[Records]
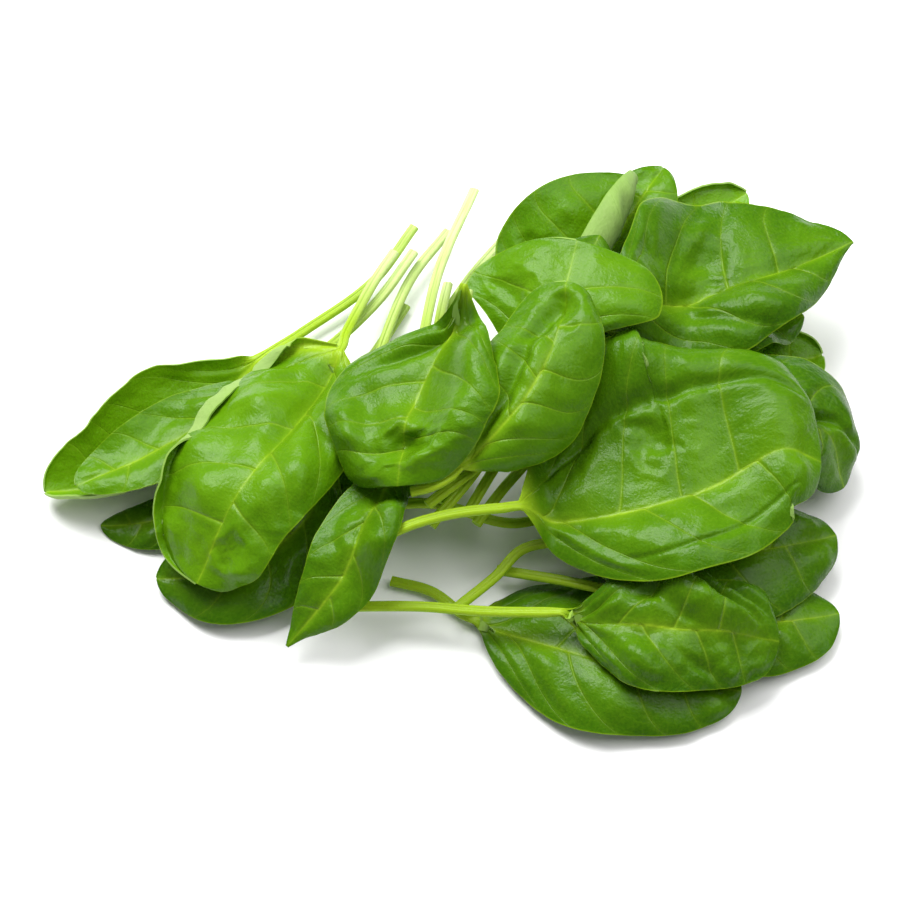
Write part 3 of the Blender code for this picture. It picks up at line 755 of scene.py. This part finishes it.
def leaf_material(name, colours, roughness, translucent, vein_strength, relief_strength):
    """Blade, veins and stalk of one side of the leaves."""
    shader = Shader(name)
    at = leaf_coordinates(shader)
    broad = shader.noise(at["metric"], 9.0, 3.0)
    patchy = shader.noise(at["metric"], 34.0, 3.0, 0.6)
    grainy = shader.noise(at["metric"], 260.0, 2.0)
    net = shader.node("ShaderNodeTexVoronoi", {"feature": "DISTANCE_TO_EDGE"},
                      {"Vector": at["metric"], "Scale": 62.0, "Randomness": 1.0})
    fine_net = shader.node("ShaderNodeTexVoronoi", {"feature": "DISTANCE_TO_EDGE"},
                           {"Vector": at["metric"], "Scale": 190.0, "Randomness": 1.0})
    # Each leaf's tone, with broad and patchy noise, picks its green from deep to mid, and high values reach
    # towards bright: partly the leaf's own shade, partly painted light and shade, darker on the low and
    # right-hand leaves and lighter, yellower on the back and upper left-hand ones.
    depth = at["tone"] * 0.85 + (broad - 0.5) * 0.6 + (patchy - 0.5) * 0.3
    blade = shader.mix(depth, colours["deep"], colours["mid"])
    blade = shader.mix((depth - 0.75) * 0.9, blade, colours["bright"])
    # Painted highlight: the bright colour on the crown of each puffed panel between the side veins, fading
    # towards the margin.
    blade = shader.mix(at["part"] * (1 - at["part"]) * 1.6 * (1 - at["reach"]), blade, colours["bright"])
    blade = shader.mix(shader.between(grainy, 0.35, 0.75) * 0.16, blade, colours["bright"])
    netted = (1 - shader.between(net, 0.0, 0.05)) * 0.06 + (1 - shader.between(fine_net, 0.0, 0.10)) * 0.03
    blade = shader.mix(netted * vein_strength, blade, colours["vein"])
    side_vein = shader.falloff(at["from_vein"], 0.30 - at["reach"] * 0.14) * (1 - at["reach"] * 0.8)
    halo = shader.falloff(at["from_vein"], 1.3) * 0.10
    blade = shader.mix((side_vein * 0.38 + halo) * vein_strength, blade, colours["vein"])
    rib_width = 0.55 - at["share"] * 0.38
    rib = (shader.falloff(at["lateral"], rib_width) * 0.7
           + shader.falloff(at["lateral"], rib_width * 4.0) * 0.3)
    rib = rib * (1 - at["share"] * 0.5) * shader.between(broad, 0.25, 0.7)
    blade = shader.mix(rib, blade, colours["rib"])
    # Painted rim light: a thin band in the edge colour along the margin, lighter than the blade on the
    # upper faces; on the lower faces the band is a darker green.
    blade = shader.mix(shader.between(at["reach"], 0.975, 1.0) * 0.6, blade, colours["edge"])
    streaks = shader.node("ShaderNodeMapping", {"vector_type": "POINT"},
                          {"Vector": at["metric"], "Scale": (6.0, 150.0, 1.0)})
    streak = shader.noise(streaks, 3.0, 2.0)
    # The stalk turns whitish towards its cut end: partly its own paler colour, partly a painted highlight.
    stalk = shader.mix(shader.between(at["cut"], 0.05, 0.85), colours["stalk_end"], colours["stalk"])
    stalk = shader.mix(shader.between(streak, 0.35, 0.7) * 0.35, stalk, colours["stalk_streak"])
    colour = shader.mix(at["stalk"], blade, stalk)
    shine = patchy * 0.16 + grainy * 0.08 + (roughness - 0.12)
    bump_height = (grainy * 0.30 + patchy * 0.40 + shader.between(net, 0.0, 0.3) * 0.05
                   + shader.between(fine_net, 0.0, 0.4) * 0.05 - side_vein * 0.5)
    bump = shader.node("ShaderNodeBump", {},
                       {"Strength": relief_strength, "Distance": 0.0007, "Height": bump_height})
    surface = shader.node("ShaderNodeBsdfPrincipled", {},
                          {"Base Color": colour, "Roughness": shine, "Normal": bump,
                           "IOR": 1.42, "Specular IOR Level": 0.22})
    glow = shader.node("ShaderNodeBsdfTranslucent", {},
                       {"Color": shader.mix(0.55, colour, colours["glow"]), "Normal": bump})
    both = shader.node("ShaderNodeMixShader", {}, {0: translucent, 1: surface, 2: glow})
    return shader.finished(both)


UPPER_COLOURS = {
    "deep": (0.018, 0.085, 0.001), "mid": (0.092, 0.250, 0.002), "bright": (0.160, 0.350, 0.004),
    # edge is the painted rim light along the margin.
    "vein": (0.270, 0.450, 0.018), "rib": (0.380, 0.580, 0.025), "edge": (0.280, 0.460, 0.012),
    # stalk_end is the stalk's own paler end together with a painted highlight.
    "stalk_end": (0.740, 0.840, 0.420), "stalk": (0.360, 0.540, 0.020),
    "stalk_streak": (0.260, 0.440, 0.010), "glow": (0.360, 0.600, 0.002),
}
LOWER_COLOURS = {
    "deep": (0.160, 0.310, 0.040), "mid": (0.300, 0.460, 0.120), "bright": (0.420, 0.560, 0.200),
    "vein": (0.340, 0.540, 0.120), "rib": (0.380, 0.600, 0.120), "edge": (0.240, 0.420, 0.050),
    "stalk_end": (0.720, 0.840, 0.440), "stalk": (0.380, 0.600, 0.050),
    "stalk_streak": (0.280, 0.520, 0.030), "glow": (0.280, 0.620, 0.002),
}


def leaf_materials(settings):
    """The upper and lower finish that all leaves share, made once."""
    names = ("spinach_upper", "spinach_lower")
    if names[0] not in bpy.data.materials:
        leaf_material(names[0], UPPER_COLOURS, settings.upper_roughness, settings.translucency,
                      vein_strength=1.0, relief_strength=0.55)
        leaf_material(names[1], LOWER_COLOURS, settings.lower_roughness, settings.translucency,
                      vein_strength=0.8, relief_strength=0.6)
    return [bpy.data.materials[name] for name in names]


# ---------------------------------------------------------------------------------------------
# Making the pieces
# ---------------------------------------------------------------------------------------------

PILE = Pile()


def deselect_all():
    if bpy.context.object and bpy.context.object.mode != "OBJECT":
        bpy.ops.object.mode_set(mode="OBJECT")
    bpy.ops.object.select_all(action="DESELECT")


def leaf_piece(leaf, settings):
    """A grid with two faces, bent into the leaf, laid on the pile and set on its frame node."""
    t, q = leaf.stations(), leaf.across()
    upper, lower, place, look, cut, metric = leaf_faces(leaf, t, q, settings.blade_thickness / MM)
    stiff = 1 - ease(t, leaf.joint, leaf.joint + 0.12 * (1 - leaf.joint))
    upper, lower = PILE.lay(upper, lower, stiff, leaf.soft)
    deselect_all()
    bpy.ops.mesh.primitive_grid_add(x_subdivisions=len(t) - 1, y_subdivisions=len(q) - 1, size=2,
                                    calc_uvs=True, location=(0, 0, 0))
    piece = bpy.context.object
    piece.name = leaf.name + "_blade"
    piece.data.name = piece.name
    for material in leaf_materials(settings):
        piece.data.materials.append(material)
    flat = np.zeros(len(piece.data.vertices) * 3)
    piece.data.vertices.foreach_get("co", flat)
    flat = flat.reshape(-1, 3)
    row = np.rint((flat[:, 0] + 1) / 2 * (len(t) - 1)).astype(int)
    column = np.rint((flat[:, 1] + 1) / 2 * (len(q) - 1)).astype(int)
    solid = piece.modifiers.new("two faces", "SOLIDIFY")
    solid.thickness = 0.01
    solid.offset = -1
    solid.material_offset = 1
    solid.material_offset_rim = 1
    bpy.ops.object.modifier_apply(modifier=solid.name)
    mesh = piece.data
    on_lower = len(mesh.vertices) // 2
    row, column = np.tile(row, 2), np.tile(column, 2)
    below = np.arange(len(mesh.vertices)) >= on_lower
    points = np.where(below[:, None], lower[row, column], upper[row, column]) * MM
    mesh.vertices.foreach_set("co", points.astype(np.float32).ravel())
    for name, table in (("place", place), ("look", look)):
        attribute = mesh.attributes.new(name, "FLOAT_VECTOR", "POINT")
        attribute.data.foreach_set("vector", table[row, column].astype(np.float32).ravel())
    # The tone attribute carries each leaf's lightness: partly its own shade of green, partly painted light
    # and shade.
    for name, table in (("cut", cut[row, column]), ("tone", np.full(len(row), leaf.tone))):
        attribute = mesh.attributes.new(name, "FLOAT", "POINT")
        attribute.data.foreach_set("value", table.astype(np.float32))
    corner = np.zeros(len(mesh.loops), dtype=np.int32)
    mesh.loops.foreach_get("vertex_index", corner)
    shift = np.random.default_rng(leaf.seed).uniform(0, 5, 2)
    uv = metric[row[corner], column[corner]] / UV_MM
    uv[:, 0] += shift[0]
    mesh.uv_layers["UVMap"].data.foreach_set("uv", uv.astype(np.float32).ravel())
    mesh.update()
    bpy.ops.object.shade_smooth_by_angle(angle=math.radians(60))
    check_place(leaf.name, points)
    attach(piece, "root")
    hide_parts(leaf.name)
    return piece


def check_place(name, points):
    """Stop if a finished leaf's box differs from its frame node's by more than STRAY."""
    low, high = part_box(name)
    stray = max(np.abs(points.min(0) - np.array(low)).max(), np.abs(points.max(0) - np.array(high)).max())
    print(f"{name}: box differs from the frame's by {stray / MM:.1f} mm")
    if stray > STRAY * MM:
        raise RuntimeError(f"{name} lies {stray / MM:.1f} mm away from its frame node")


class SpinachLeafSettings(bpy.types.PropertyGroup):
    blade_thickness: bpy.props.FloatProperty(
        name="Blade thickness", description="Thickness of a leaf's blade between its veins",
        default=0.45 * MM, min=0.1 * MM, subtype="DISTANCE", unit="LENGTH")
    upper_roughness: bpy.props.FloatProperty(
        name="Upper roughness", description="Roughness of the upper faces", default=0.26, min=0, max=1,
        subtype="FACTOR")
    lower_roughness: bpy.props.FloatProperty(
        name="Lower roughness", description="Roughness of the lower faces", default=0.58, min=0, max=1,
        subtype="FACTOR")
    translucency: bpy.props.FloatProperty(
        name="Translucency", description="Share of light that passes through a blade", default=0.26,
        min=0, max=1, subtype="FACTOR")


class SpinachStageSettings(bpy.types.PropertyGroup):
    elevation: bpy.props.FloatProperty(
        name="Elevation", description="How steeply the camera looks down", default=math.radians(60),
        subtype="ANGLE", unit="ROTATION")
    distance: bpy.props.FloatProperty(
        name="Distance", description="From the camera to the bunch", default=0.7, subtype="DISTANCE",
        unit="LENGTH")
    floor_colour: bpy.props.FloatVectorProperty(
        name="Floor", description="Colour of the floor", default=(0.9, 0.9, 0.9), subtype="COLOR", size=3)
    key_power: bpy.props.FloatProperty(
        name="Key light", description="Power of the main softbox in watts", default=20.0, unit="POWER")
    sky: bpy.props.FloatProperty(
        name="Surround", description="Strength of the even light from all around", default=0.24)


def lay_leaves(leaves, context):
    for leaf in leaves:
        leaf_piece(leaf, context.scene.spinach_leaves)
    return {"FINISHED"}


class SPINACH_OT_ground_leaves(bpy.types.Operator):
    """Lay the leaves that lie on the surface and those just above them"""
    bl_idname = "spinach.ground_leaves"
    bl_label = "Ground Leaves"

    def execute(self, context):
        return lay_leaves(ground_leaves(), context)


class SPINACH_OT_back_leaves(bpy.types.Operator):
    """Lay the leaves at the back of the heap"""
    bl_idname = "spinach.back_leaves"
    bl_label = "Back Leaves"

    def execute(self, context):
        return lay_leaves(back_leaves(), context)


class SPINACH_OT_top_leaves(bpy.types.Operator):
    """Lay the large leaves that cover the heap"""
    bl_idname = "spinach.top_leaves"
    bl_label = "Top Leaves"

    def execute(self, context):
        return lay_leaves(top_leaves(), context)


class SPINACH_OT_stage(bpy.types.Operator):
    """Set up the floor, the softboxes and the camera"""
    bl_idname = "spinach.stage"
    bl_label = "Stage"

    def execute(self, context):
        settings = context.scene.spinach_stage
        low, high = (np.array(corner) for corner in CAD_BOX)
        target = Vector(((low[0] + high[0]) / 2, (low[1] + high[1]) / 2 - TARGET_FORWARD, TARGET_HEIGHT))
        deselect_all()
        bpy.ops.mesh.primitive_plane_add(size=FLOOR_SIZE, location=(0, 0, -FLOOR_DROP))
        floor = bpy.context.object
        floor.name = "floor"
        shader = Shader("floor_paper")
        surface = shader.node("ShaderNodeBsdfPrincipled", {},
                              {"Base Color": (*settings.floor_colour, 1), "Roughness": 0.9,
                               "Specular IOR Level": 0.1})
        floor.data.materials.append(shader.finished(surface))
        softbox("key_softbox", target, Vector(KEY_OFFSET), KEY_SIZE, settings.key_power)
        softbox("fill_softbox", target, Vector(FILL_OFFSET), FILL_SIZE, settings.key_power * FILL_SHARE)
        surround = bpy.data.worlds.new("surround")
        surround.use_nodes = True
        background = surround.node_tree.nodes["Background"]
        background.inputs["Color"].default_value = (1, 1, 1, 1)
        background.inputs["Strength"].default_value = settings.sky
        context.scene.world = surround
        view = Vector((0, -math.cos(settings.elevation), math.sin(settings.elevation)))
        bpy.ops.object.camera_add(location=target + view * settings.distance)
        camera = bpy.context.object
        camera.name = "camera"
        camera.rotation_euler = view.to_track_quat("Z", "Y").to_euler()
        camera.data.sensor_width = SENSOR_WIDTH
        camera.data.lens = LENS
        camera.data.clip_start = 0.01
        context.scene.camera = camera
        context.scene.view_settings.view_transform = "Standard"
        return {"FINISHED"}


def softbox(name, target, offset, size, power):
    """A square area light at the offset from the target, facing it."""
    bpy.ops.object.light_add(type="AREA", location=target + offset)
    light = bpy.context.object
    light.name = name
    light.rotation_euler = offset.to_track_quat("Z", "Y").to_euler()
    light.data.size = size
    light.data.energy = power


class SPINACH_PT_panel(bpy.types.Panel):
    """Buttons for each step of the bunch"""
    bl_idname = "SPINACH_PT_panel"
    bl_label = "Spinach Bunch"
    bl_space_type = "VIEW_3D"
    bl_region_type = "UI"
    bl_category = "Spinach"

    def draw(self, context):
        for operator in OPERATORS:
            self.layout.operator(operator.bl_idname)
        for group in (context.scene.spinach_leaves, context.scene.spinach_stage):
            for name in group.bl_rna.properties.keys():
                if name not in ("rna_type", "name"):
                    self.layout.prop(group, name)


OPERATORS = (SPINACH_OT_ground_leaves, SPINACH_OT_back_leaves, SPINACH_OT_top_leaves, SPINACH_OT_stage)
GROUPS = (SpinachLeafSettings, SpinachStageSettings)


def register():
    for cls in (*GROUPS, *OPERATORS, SPINACH_PT_panel):
        bpy.utils.register_class(cls)
    bpy.types.Scene.spinach_leaves = bpy.props.PointerProperty(type=SpinachLeafSettings)
    bpy.types.Scene.spinach_stage = bpy.props.PointerProperty(type=SpinachStageSettings)


def unregister():
    del bpy.types.Scene.spinach_leaves
    del bpy.types.Scene.spinach_stage
    for cls in reversed((*GROUPS, *OPERATORS, SPINACH_PT_panel)):
        bpy.utils.unregister_class(cls)


def main():
    register()
    bpy.ops.spinach.ground_leaves()
    bpy.ops.spinach.back_leaves()
    bpy.ops.spinach.top_leaves()
    bpy.ops.spinach.stage()


if __name__ == "__main__":
    main()
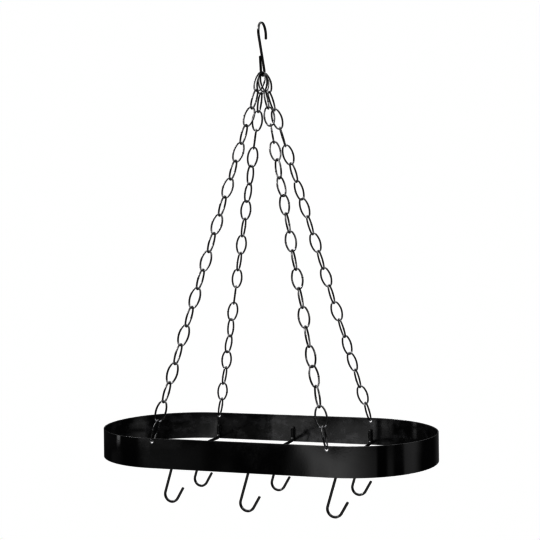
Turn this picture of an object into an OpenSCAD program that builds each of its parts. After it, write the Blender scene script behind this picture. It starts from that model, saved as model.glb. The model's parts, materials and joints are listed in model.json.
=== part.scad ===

### To be done
Find the line that contains "Turn this picture" in the listing above. Retype it and every line after it up to the last, exactly, and nothing else.

### Task solution
Turn this picture of an object into an OpenSCAD program that builds each of its parts. After it, write the Blender scene script behind this picture. It starts from that model, saved as model.glb. The model's parts, materials and joints are listed in model.json.
=== part.scad ===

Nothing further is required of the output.